By late 2009, Erickson filed for bankruptcy reorganization and investors received only three of the 20 interest payments they were due, the FINRA claim alleges.
An affidavit in the bankruptcy said sales and occupancy had been suffering at Erickson properties, partly because of the struggling economy making it tougher for prospective senior residents to sell homes so they could move into an Erickson property.
Miles Fryar, who receives Social Security and a small pension from Greenlee, said he was told that Ziegler “doesn’t usually deal in these kinds of investments, so for them to go into it, it would have to be golden.” He also said they were offering it to their best customers and that senior retirement communities were a “can’t miss” investment.
The broker said he didn’t meet the net worth requirements but that he’d overstate the value of his home so he could qualify, according to the claim filed with FINRA.
His wife, Helen, is a retired school administrator. One day in 2008, the broker visited her at work and told her he had a great investment opportunity but time was of the essence, the FINRA claim alleges. The business would develop, build, own and operate power plants fueled by poultry litter, including manure. It had already developed one such plant, in Minnesota, and its founders had built some overseas in the 1990s
When she said she wanted to talk to her husband, the broker said she had to do it immediately, the FINRA claim alleges. She acquiesced and invested $25,000, which is now valued at zero.
“This is a person we’ve known for 20 years, so I trusted him when I shouldn’t have,” Helen Fryar said in an interview last week.
The poultry litter plant sought to raise $25 million by selling notes that were going to pay 12 percent interest and mature in five years, the FINRA claim says. But one company document showed that it raised only $5 million, of which $2.4 million would pay expenses related to the offering, including sales commissions.
Helen Fryar had a 401(k) of $170,000, but it’s mostly depleted.
The couple have been trying to sell their 4,000-square-foot home in Belvidere for three years. They plan to downsize to a 700-square-foot residence as their savings are dwindling.
“It was worth $400,000 and now it’s $300,000,” Helen said. “We have to constantly take money from our retirement accounts to get by until we can sell it.”
“This happens to people in California,” said Helen, who had a nearly six-figure income when she worked.
Asked what she learned from the experience, Helen advises people to avoid making investments that aren’t traded on a stock exchange.
Also, “You have to be careful even if you’ve known the person for years,” she said.
‘Put on the dog’
Daniel Crain, 75, first became acquainted with the broker in 2001 or 2002 when he worked for another firm. When the broker joined Ziegler, Crain, who had worked as an industrial engineer for 14 years before starting his own home heating business, transferred his accounts there.
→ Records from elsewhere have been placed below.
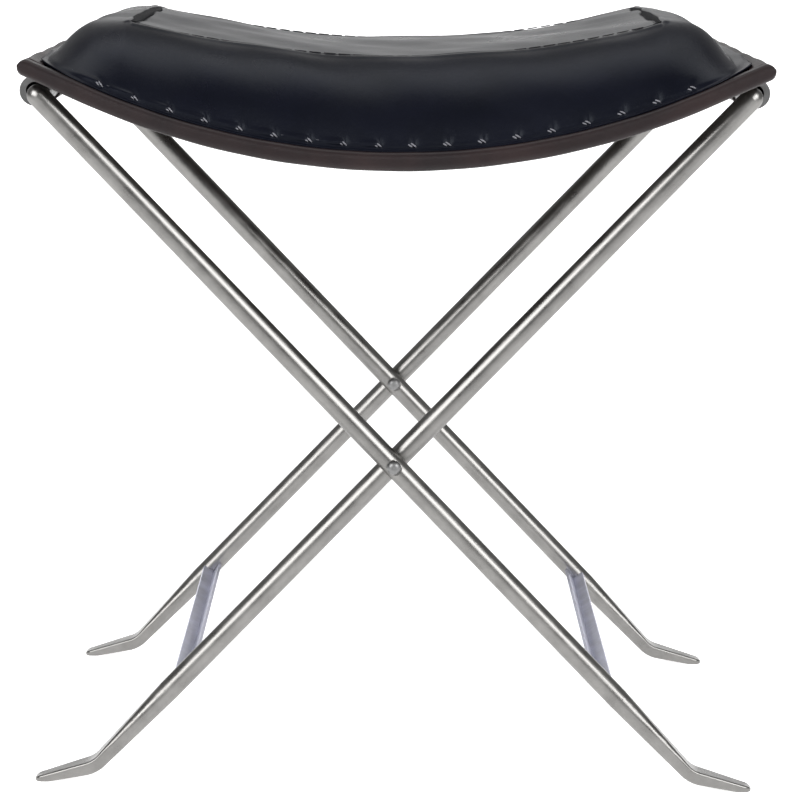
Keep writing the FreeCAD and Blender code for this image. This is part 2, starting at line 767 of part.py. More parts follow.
def make_loop_stitching(name, side):
    """Stitches under the tail of one loop."""
    lift = size("ThreadWidth") / 2 + 0.05
    turn = SLING_TURN - size("LoopTail") * 0.75 / SLING_RADIUS
    place = sling_point(-HALF_BASE - size("LoopThickness") - lift, turn)
    half_run = size("LoopStitchPitch") * 0.3
    bars = []
    for y in row_places(size("LoopLength") - size("LoopStitchPitch"), size("LoopStitchPitch")):
        bars.append(thread_bar(
            Vector(-side * place.x, y - half_run, place.z),
            Vector(-side * place.x, y + half_run, place.z)))
    return new_feature(name, Part.makeCompound(bars))


# The stool

A_FRONT, A_BACK = FRONT_Y - LEG_OFFSET, BACK_Y - LEG_OFFSET
B_FRONT, B_BACK = FRONT_Y + LEG_OFFSET, BACK_Y + LEG_OFFSET

nodes = [
    make_leg("leg_a_front", 1, A_FRONT),
    make_leg("leg_a_back", 1, A_BACK),
    make_leg("leg_b_front", -1, B_FRONT),
    make_leg("leg_b_back", -1, B_BACK),
    make_cross_tube("cross_tube_a", 1, A_FRONT, A_BACK),
    make_cross_tube("cross_tube_b", -1, B_FRONT, B_BACK),
    make_stretcher("stretcher_a", 1, A_FRONT, A_BACK),
    make_stretcher("stretcher_b", -1, B_FRONT, B_BACK),
    make_rivet("rivet_front", FRONT_Y),
    make_rivet("rivet_back", BACK_Y),
]

sling_base = new_feature("sling_base", base_solid())
binding_nodes = make_bindings(sling_base.Shape)
nodes.append(sling_base)
nodes += binding_nodes
nodes += [
    make_loop("tube_loop_a", 1),
    make_loop("tube_loop_b", -1),
]
nodes += make_pad(binding_nodes)
nodes += [
    make_edge_stitching("edge_stitching_front", -1),
    make_edge_stitching("edge_stitching_back", 1),
    make_cross_stitching("cross_stitching_left", -1),
    make_cross_stitching("cross_stitching_right", 1),
    make_loop_stitching("loop_stitching_a", 1),
    make_loop_stitching("loop_stitching_b", -1),
]

doc.recompute()
for item in doc.Objects:
    if "Invalid" in item.State or "Error" in item.State:
        raise RuntimeError("failed object: " + item.Label)
for node in nodes:
    if node.Shape.isNull() or not node.Shape.isValid():
        raise RuntimeError("bad shape: " + node.Label)

os.makedirs("parts", exist_ok=True)
for node in nodes:
    node.Shape.exportStep("parts/" + node.Label + ".step")

print("pivot height", round(PIVOT_HEIGHT, 2), "tube", round(TUBE_X, 2), round(TUBE_Z, 2))
print("sling radius", round(SLING_RADIUS, 2), "nodes", len(nodes))
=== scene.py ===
import json
import math
from collections import namedtuple

import bmesh
import bpy
import numpy as np
from mathutils import Matrix, Vector

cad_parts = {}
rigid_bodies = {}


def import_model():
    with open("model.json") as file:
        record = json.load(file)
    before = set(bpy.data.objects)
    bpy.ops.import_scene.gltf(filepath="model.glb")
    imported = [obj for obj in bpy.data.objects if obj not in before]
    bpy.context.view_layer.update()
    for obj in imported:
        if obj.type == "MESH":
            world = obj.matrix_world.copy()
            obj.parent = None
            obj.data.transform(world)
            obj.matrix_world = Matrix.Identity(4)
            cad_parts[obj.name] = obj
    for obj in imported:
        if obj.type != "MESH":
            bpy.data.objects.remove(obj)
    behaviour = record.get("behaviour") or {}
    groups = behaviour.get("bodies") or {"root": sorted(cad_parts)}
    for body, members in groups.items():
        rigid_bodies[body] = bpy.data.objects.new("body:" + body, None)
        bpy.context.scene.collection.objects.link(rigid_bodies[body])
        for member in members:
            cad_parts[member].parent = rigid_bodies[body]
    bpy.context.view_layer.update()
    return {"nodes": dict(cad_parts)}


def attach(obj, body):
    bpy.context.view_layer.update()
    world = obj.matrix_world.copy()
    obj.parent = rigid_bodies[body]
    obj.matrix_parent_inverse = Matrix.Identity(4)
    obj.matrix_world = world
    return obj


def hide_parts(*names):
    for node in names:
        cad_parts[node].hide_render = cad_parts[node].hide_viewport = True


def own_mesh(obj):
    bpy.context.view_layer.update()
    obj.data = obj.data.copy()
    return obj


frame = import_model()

NODES = frame["nodes"]

# Lengths are in metres. X runs across the seat, from tube A at the left to tube B at the right,
# and the front, which the photograph shows, is at -Y.

# Legs and cross tubes: angle of the legs, middle of tube B and radius of both tubes
LEG_ANGLE = math.radians(46.3)
TUBE_X, TUBE_Z = 0.22502, 0.44727
TUBE_ROUND = 0.0095

# Sling: its mid line is a low arc that goes on straight over the tubes
END_ANGLE = math.radians(24.0)
SLING_LOW = 0.4062
HALF_BASE, HALF_EDGE = 0.0015, 0.0055
OVERHANG = 0.0087
HALF_W = TUBE_X + OVERHANG
HALF_D = 0.187
EDGE_INNER = 0.1732
SLAB_INSET = 0.004
SKIN_GAP = 0.0001
LOOP_GAP, LOOP_THICK = 0.0003, 0.0012
LOOP_HALF_D, LOOP_TAIL = 0.105, 0.038
CLEAR = TUBE_ROUND + LOOP_GAP + LOOP_THICK + SKIN_GAP + HALF_BASE
SLING_R = (
    TUBE_X * math.sin(END_ANGLE) - (TUBE_Z - SLING_LOW) * math.cos(END_ANGLE) - CLEAR
) / (1 - math.cos(END_ANGLE))
SLING_CZ = SLING_LOW + SLING_R
ARC_X = SLING_R * math.sin(END_ANGLE)
NOSE_RUN = (HALF_W - HALF_EDGE - ARC_X) / math.cos(END_ANGLE)
TUBE_RUN = (TUBE_X - CLEAR * math.sin(END_ANGLE) - ARC_X) / math.cos(END_ANGLE)

# Padded cover: its outline, and how far its foam rises over the sling
PAD_END = HALF_W - 0.0116
PAD_SIDE = HALF_D - 0.006
PAD_CORNER = 0.033
PAD_SHOULDER = PAD_END - 0.052
PAD_RISE = 0.0591
PAD_Z = SLING_LOW + HALF_EDGE + PAD_RISE
PAD_FOOT = 0.003

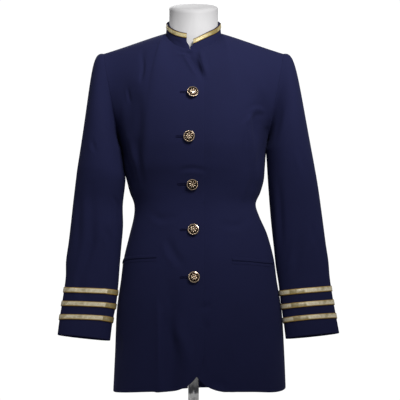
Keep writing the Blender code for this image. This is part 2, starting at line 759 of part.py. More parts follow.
def build_form_torso(shell):
    """The torso fills the jacket with a clearance that narrows to a seat under the shoulder seams."""
    bm = bmesh.new()
    known = {}

    def vertex(point):
        key = tuple(np.round(point, 2))
        if key not in known:
            known[key] = bm.verts.new(point)
        return known[key]

    rings = [[vertex(p) for p in form_ring(r)] for r in FORM_ROWS]
    for low, high in zip(rings, rings[1:]):
        count = len(low)
        for k in range(count):
            m = (k + 1) % count
            corners = []
            for corner in (low[k], low[m], high[m], high[k]):
                if corner not in corners:
                    corners.append(corner)
            if len(corners) > 2:
                bm.faces.new(corners)
    bmesh.ops.recalc_face_normals(bm, faces=bm.faces)
    bm.normal_update()
    moves = []
    for vert in bm.verts:
        x, z = abs(vert.co.x), vert.co.z
        out = (x - NECK_HALF_WIDTH) / (SHOULDER_HALF_WIDTH - NECK_HALF_WIDTH)
        line = mix(Z_NECK_SIDE, Z_SHOULDER_POINT, out)
        near = (smooth(1.0 - (line - z) / SEAT_DEPTH) * smooth((x - SEAT_FROM_X[0]) / SEAT_FADE)
                * smooth((SEAT_FROM_X[1] - x) / SEAT_FADE))
        moves.append(vert.normal * -(WALL + mix(FORM_CLEARANCE, SHOULDER_CLEARANCE, near)))
    for vert, move in zip(bm.verts, moves):
        vert.co += move
    top = rings[-1]
    columns = len(form_columns())
    left, right = columns - len(SIDE_COLUMNS), len(SIDE_COLUMNS) - 1
    ring = top[right:left + 1]
    start = columns + FORM_ARM_STEPS - 1
    ring += top[start + right + 1:start + left]
    seam = [np.array(v.co) for v in ring]
    layers = [ring]
    for share in FORM_NECK_LAYERS:
        layer = []
        for point in seam:
            angle = math.atan2(point[0], -point[1])
            x, y = math.sin(angle) * FORM_NECK_RADIUS, -math.cos(angle) * FORM_NECK_RADIUS
            layer.append(bm.verts.new((x, y, mix(point[2], FORM_NECK_TOP_Z - FORM_NECK_BAND, share))))
        layers.append(layer)
    tilt = math.radians(NECK_CAP_TILT)
    for radius, lift in FORM_NECK_CAP:
        layer = []
        for point in seam:
            angle = math.atan2(point[0], -point[1])
            y = -math.cos(angle) * radius
            z = FORM_NECK_TOP_Z + lift + y * math.tan(tilt)
            layer.append(bm.verts.new((math.sin(angle) * radius, y, z)))
        layers.append(layer)
    for low, high in zip(layers, layers[1:]):
        for k in range(len(low)):
            m = (k + 1) % len(low)
            bm.faces.new((low[k], low[m], high[m], high[k]))
    bm.faces.new(layers[-1])
    lowest = list(dict.fromkeys(rings[0]))
    layers = [lowest]
    middle = np.mean([np.array(v.co) for v in lowest], axis=0)
    for share, height in FORM_FOOT:
        layers.append([bm.verts.new((mix(middle[0], v.co.x, share), mix(middle[1], v.co.y, share),
                                     FORM_BOTTOM_Z + height)) for v in lowest])
    for vert in lowest:
        vert.co.z = FORM_BOTTOM_Z + FORM_FOOT_HEIGHT
    for low, high in zip(layers, layers[1:]):
        for k in range(len(low)):
            m = (k + 1) % len(low)
            bm.faces.new((low[k], low[m], high[m], high[k]))
    bm.faces.new(layers[-1])
    for vert in bm.verts:
        vert.co *= MM
    return add_object("form_torso", bm, shell)


def build_stand(shell):
    up = np.array((0.0, 0.0, 1.0))
    origin = np.zeros(3)
    ends = ((BASE_HEIGHT + SEAT_GAP, POLE_RADIUS), (FORM_BOTTOM_Z - SEAT_GAP, POLE_RADIUS))
    turned_solid("form_pole", ends, origin, up, POLE_SEGMENTS, shell)
    profile = ((0.0, BASE_RADIUS - 1.0), (1.0, BASE_RADIUS), (BASE_HEIGHT - BASE_ROUND, BASE_RADIUS),
               (BASE_HEIGHT - 0.9, BASE_RADIUS - 0.9), (BASE_HEIGHT, BASE_RADIUS - BASE_ROUND))
    turned_solid("form_base", profile, origin, up, BASE_SEGMENTS, shell)


def main():
    for item in list(bpy.data.objects):
        bpy.data.objects.remove(item)
    cloth = new_material("navy_wool", (0.014, 0.016, 0.06), 0.9)
    gold_lace = new_material("gold_lace", (0.55, 0.42, 0.18), 0.5, 0.6)
    gold_metal = new_material("gilt_brass", (0.8, 0.55, 0.18), 0.25, 1.0)
    shell = new_material("white_shell", (0.75, 0.75, 0.76), 0.6)
    fronts = build_body(cloth)
    build_sleeves(cloth, gold_lace)
    build_collar(cloth, gold_lace)
    build_jets(fronts, cloth)
    build_buttons(fronts["right"], gold_metal)
    build_form_torso(shell)
    build_stand(shell)


main()
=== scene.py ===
"""A buttoned uniform jacket on a limbless dress form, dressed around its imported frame.

The front looks along -Y, up is +Z and the form's base stands on z = 0. Right and left in the names are
the wearer's. Sizes are in millimetres until a mesh is made.
"""

from __future__ import annotations

import logging
import math
from dataclasses import dataclass, field
from enum import Enum
from typing import Callable, Iterable, Sequence

import bmesh
import bpy
import numpy as np
from mathutils import Matrix, Vector
from mathutils.bvhtree import BVHTree

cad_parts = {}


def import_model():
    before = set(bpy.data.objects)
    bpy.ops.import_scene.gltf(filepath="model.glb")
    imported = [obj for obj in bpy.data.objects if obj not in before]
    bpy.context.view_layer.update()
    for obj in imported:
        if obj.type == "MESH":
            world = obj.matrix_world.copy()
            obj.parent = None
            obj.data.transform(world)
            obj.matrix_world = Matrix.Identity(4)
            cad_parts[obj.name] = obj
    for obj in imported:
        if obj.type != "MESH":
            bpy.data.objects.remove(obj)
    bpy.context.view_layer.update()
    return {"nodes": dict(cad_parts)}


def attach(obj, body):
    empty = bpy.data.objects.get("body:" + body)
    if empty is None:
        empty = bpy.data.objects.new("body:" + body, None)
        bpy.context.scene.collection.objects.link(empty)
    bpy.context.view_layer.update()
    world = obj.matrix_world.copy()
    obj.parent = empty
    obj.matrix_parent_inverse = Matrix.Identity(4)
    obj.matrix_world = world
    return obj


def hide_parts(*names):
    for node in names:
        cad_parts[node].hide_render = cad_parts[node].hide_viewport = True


LOG = logging.getLogger("jacket")
MM = 0.001
Array = np.ndarray
Item = bpy.types.Object
Material = bpy.types.Material
Socket = bpy.types.NodeSocket
# How often a span is halved to find a place, to far below a micrometre.
BISECTIONS = 36
# How strongly normals follow the slopes of the creases, and how soon cloth that turns aside loses them.
SETTLING = 3.0
FACING = 3.0
# The first rows above the hem, close together where the fronts' corners turn.
CORNER_ROWS = (0.0, 0.0006, 0.0018, 0.004, 0.008, 0.013, 0.02, 0.028, 0.038, 0.05, 0.065, 0.08, 0.097)
# Shares across a band of lace, close at its edges, where it is rolled over.
LACE_SHARES = np.array((0.0, 0.03, 0.08, 0.16, 0.3, 0.42, 0.5, 0.58, 0.7, 0.84, 0.92, 0.97, 1.0))


class Side(Enum):
    """The wearer's side, with the sign of its x."""

    RIGHT = -1
    LEFT = 1

    @property
    def word(self) -> str:
        """The side's name in a piece's name."""
        return self.name.lower()


class Face(Enum):
    """The half of the jacket that a piece or a crease lies on."""

    FRONT = "front"
    BACK = "back"


class Slot(Enum):
    """The record's material slots."""

    WOOL = "navy_wool"
    LACE = "gold_lace"
    GILT = "gilt_button"
    SHELL = "form_shell"


class Edge(Enum):
    """The four edges of a piece's grid."""

    START = "first column"
    END = "last column"
    LOW = "first row"
    HIGH = "last row"


# Curves and tables


def smooth(t: Array | float) -> Array:
    """0 to 1 with level ends, for t from 0 to 1."""
    t = np.clip(t, 0.0, 1.0)
    return t * t * (3.0 - 2.0 * t)


def mix(a: Array | float, b: Array | float, t: Array | float) -> Array:
    """The value a share t of the way from a to b."""
    return a + (b - a) * t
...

The two would ride to downtown Chicago together when Ziegler hosted client dinners at the Union League Club. They also went to the Milwaukee Art Museum a couple of times, as well as such finer Rockford restaurants as Giovanni’s and Altamore Ristorante, where Ziegler would host about a dozen investors.
“They put on the dog for us pretty well,” Crain said.
In 2003 and 2006, Crain invested in two bond offerings of Erickson Retirement Communities LLC. The investments made all their scheduled interest payments, which were as high as 13 percent.
But he later lost $25,000 on the unsecured Erickson retirement communities offering.
Crain also invested $75,000 in a Dividend Capital Diversified Property Fund real estate investment trust. He said he wasn’t told that they were illiquid.
He bought them at about $10 a share.
In a recent report to shareholders, Dividend Capital said that its shares, which aren’t traded publicly, peaked in the fourth quarter at $6.70.
It also disclosed a risk for investors: “Our shares should be considered as having only limited liquidity and at times may be illiquid.”
Crain, now retired, still has Social Security, other investments and rental properties but is seeking compensatory damages of $25,000 for his loss in the Erickson investment and $23,000 for his loss in connection with the Dividend Capital Diversified Property REIT.
Real estate investments represent the second-biggest cause of enforcement actions by securities regulators, according to NASAA.
In February, LPL Financial agreed to pay $2 million to settle allegations by Massachusetts’ securities regulator that it failed to supervise brokers who sold stakes in nontraded REITs.
“LPL Financial worked cooperatively with the commonwealth of Massachusetts to appropriately resolve all of the issues raised, and we are glad to put this matter behind us,” the company said in a statement. “Under the terms of the consent agreement, certain customers, at their discretion, will have an opportunity to sell their shares of non-traded REITs to LPL for the price they originally paid.”
Crain said the experience with private placements and nontraded REITS has made him more guarded.
“My antenna is up all the time, when it used to be up half of the time,” he said. “I wake up mad and want to fight with somebody.”
Tips on alternative investments
•If a broker or seller can’t satisfactorily answer your questions about the company, its business model or executives’ backgrounds, be wary.
Get all representations about the investment in writing from the broker or financial adviser. Make sure that the broker’s verbal representations don’t contradict the terms of the investment.
Ask how much the financial adviser is getting paid. With a mutual fund, the broker might get paid percentages in low single digits. Fees and commissions on traditional products have been squeezed through the years, but with alternative investments, the compensation and commissions to the recommending broker are higher than those of many traditional investments.
Find out how long the investment has been sold. Many alternative investments weren’t around when the market crashed in 2008 or 2000, so it’s uncertain how they’ll perform under stress.
Limit exposure to alternative investments to, say, 5 percent of the portfolio.
Don’t complete a subscription agreement or accredited-investor questionnaire unless you understand it and agree with the entire document.
If asked to falsify your financial information in order to qualify as an accredited investor, walk away.